We collect the kitchen waste in a small trash can we picked up from the store for less than $7 but you can pick up nice ceramic 1 gallon crocks for compost if you want a more stylish addition to your kitchen. Ensure you chop and shred everything up small to encourage faster composting in the main composter.
The compost can is right next to the normal trash can so no-one forgets to put the compost stuff in there rather than the trash.
We include cardboard, newspaper shreddings, vacuum waste, fur from grooming the dogs (but not too much, it takes a long time to break down), vegetable peelings, tea bags, coffee grinds etc. We layer the green, nitrogen rich waste with the brown, carbon rich waste throughout the can and take it out to the main composter once full or if something particularly bad smelling (bad broccoli comes to mind) has gone in.
Researching compost and you will hear about greens and browns. To have good compost quickly, you need to have the optimum level of green material to brown which doesn’t normally happen for the average backyard gardener.
But what are greens and browns? These refer to materials high in nitrogen and decompose quickly – the greens and the browns are lower in nitrogen and contain more carbon and take longer to decompose. Usually the brown materials are dry and need to be moistened in the heap.

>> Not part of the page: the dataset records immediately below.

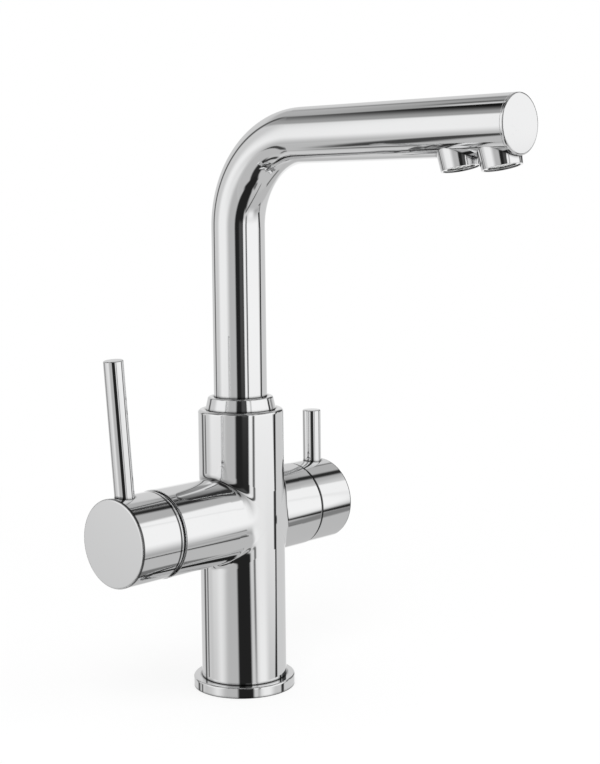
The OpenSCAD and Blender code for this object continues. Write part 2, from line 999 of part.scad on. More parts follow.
body_casting();
base_flange();
deck_seal();
swivel_collar();
spout_tube();
spout_end_cap();
spout_insert();
spout_seals();
nose_seal();
guide_ring();
lower_slip_washer();
upper_slip_washer();
inner_tube();
mains_socket();
filter_socket();
mains_aerator_shell();
mains_aerator_core();
mains_aerator_washer();
filter_outlet_shell();
filter_outlet_core();
filter_outlet_washer();
port_seals();
cartridge_base();
disc_gasket();
mixer_fixed_disc();
mixer_moving_disc();
disc_carrier();
cartridge_housing();
cartridge_rotor();
pivot_pin();
cartridge_stem();
cartridge_nut();
neck_ring();
mixer_knob();
mixer_lever();
mixer_grub_screw();
filter_seat_seal();
filter_fixed_disc();
filter_moving_disc();
headwork_body();
headwork_seal();
headwork_spindle();
spindle_seals();
spindle_clip();
filter_glide_ring();
filter_knob();
filter_lever();
filter_grub_screw();
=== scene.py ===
import json
import math
import bpy
from mathutils import Matrix, Vector


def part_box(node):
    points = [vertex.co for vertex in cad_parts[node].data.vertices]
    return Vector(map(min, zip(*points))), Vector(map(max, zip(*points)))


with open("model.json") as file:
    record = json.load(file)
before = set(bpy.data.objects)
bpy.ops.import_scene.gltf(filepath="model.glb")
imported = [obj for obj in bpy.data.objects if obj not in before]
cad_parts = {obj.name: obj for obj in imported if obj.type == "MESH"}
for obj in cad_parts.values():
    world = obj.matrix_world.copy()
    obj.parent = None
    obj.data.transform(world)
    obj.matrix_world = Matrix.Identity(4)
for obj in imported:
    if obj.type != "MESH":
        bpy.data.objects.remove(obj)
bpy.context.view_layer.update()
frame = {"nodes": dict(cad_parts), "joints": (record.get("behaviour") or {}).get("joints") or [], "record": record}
nodes = frame["nodes"]


# Sizes and places that the finishes follow, in metres and degrees

def ends_along_x(node):
    """The lowest and highest x of a node."""
    low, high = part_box(node)
    return low.x, high.x


BODY_RADIUS = 0.02245
CROSS_TUBE_RADIUS = 0.0224
LEVER_RADIUS = 0.005
# The foot of a lever is its x on the cross tube's axis
MIXER_LEVER_FOOT = -0.0794
MIXER_LEVER_LEAN = 4.6
FILTER_LEVER_FOOT = 0.0555
joints = {joint["name"]: joint for joint in frame["joints"]}
cross_tube_height = joints["mixer_turn"]["pos_m"][2]
mixer_knob_face, mixer_knob_back = ends_along_x("mixer_knob")
filter_knob_back, filter_knob_face = ends_along_x("filter_knob")


# Small helpers for shader trees

NUMBER = "NodeSocketFloat"
VECTOR = "NodeSocketVector"
WHITE = (1, 1, 1, 1)


def tone(grey):
    """Linear light for a grey given as it looks on screen, from 0 to 255."""
    value = grey / 255
    return value / 12.92 if value <= 0.04045 else ((value + 0.055) / 1.055) ** 2.4


def add(tree, kind, **settings):
    """A new node with its settings."""
    node = tree.nodes.new(kind)
    for name, value in settings.items():
        setattr(node, name, value)
    return node


def link(tree, source, target):
    """Links two sockets."""
    tree.links.new(source, target)


def feed(tree, target, value):
    """Links a socket, or sets a plain value."""
    if isinstance(value, bpy.types.NodeSocket):
        link(tree, value, target)
    else:
        target.default_value = value


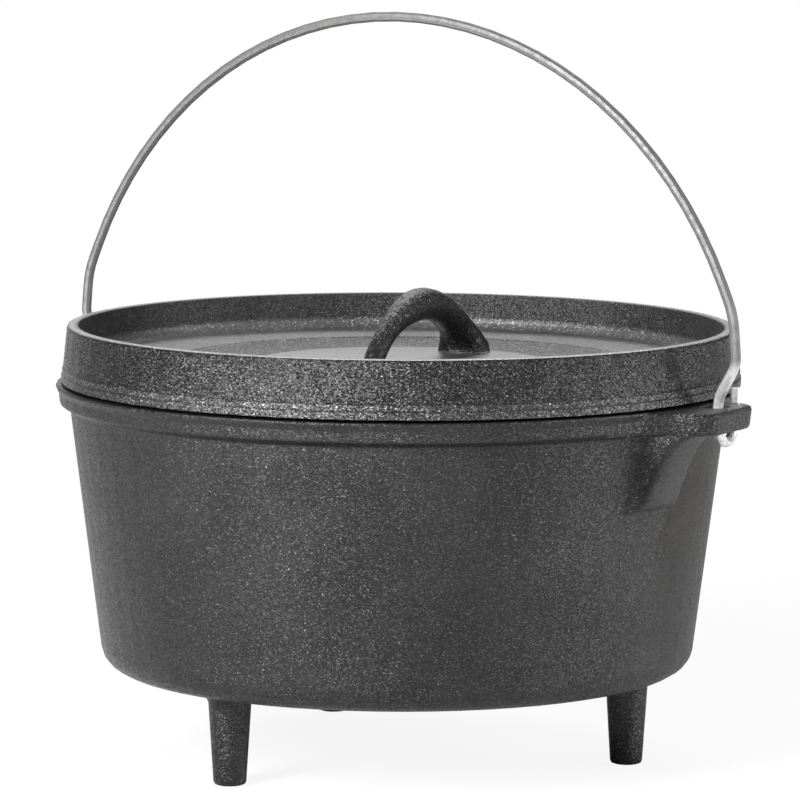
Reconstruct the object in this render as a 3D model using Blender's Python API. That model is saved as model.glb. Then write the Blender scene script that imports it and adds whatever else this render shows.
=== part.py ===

manure (chicken, farmyard, zoo)
spent hops and grain from brewing
Some brown materials you can compost include:
junk mail (there is some conflicting information about the leaching of inks from newspaper and paper based wastes, we don’t compost glossy paper because it takes too long)
tumble drier lint
vacuum cleaner waste
shrub and tree prunings
chipped/shredded branches and twigs
A diverse mixture of materials in the heap to rot down will help to insure a good mixture of nutrients in the resulting compost. When I lived on the coast in England I would add washed seaweed to my compost after a storm had washed it up on the beach which added lots of trace minerals to the compost. Some gardeners also add rockdust; to ensure some additional trace minerals are incorporated.
The heap of materials for compost should be moist but not soaking wet all the time. Check if the heap needs some water regularly, if it does then add some. If the heap is too wet, cover it from rain if that is the problem or leave the lid off/open if there is too much water inside.
After adding the materials to the heap leave them for a few days then turn the materials using a pitchfork or a border fork to introduce oxygen to the pile for the microbes. Turn the material from the outside to the inside.
There are many commercial composters available in the marketplace or you can make one using pallets or an old drum. Ours is a tumbling composter made from a large drum which we turn when material is added to mix it thoroughly.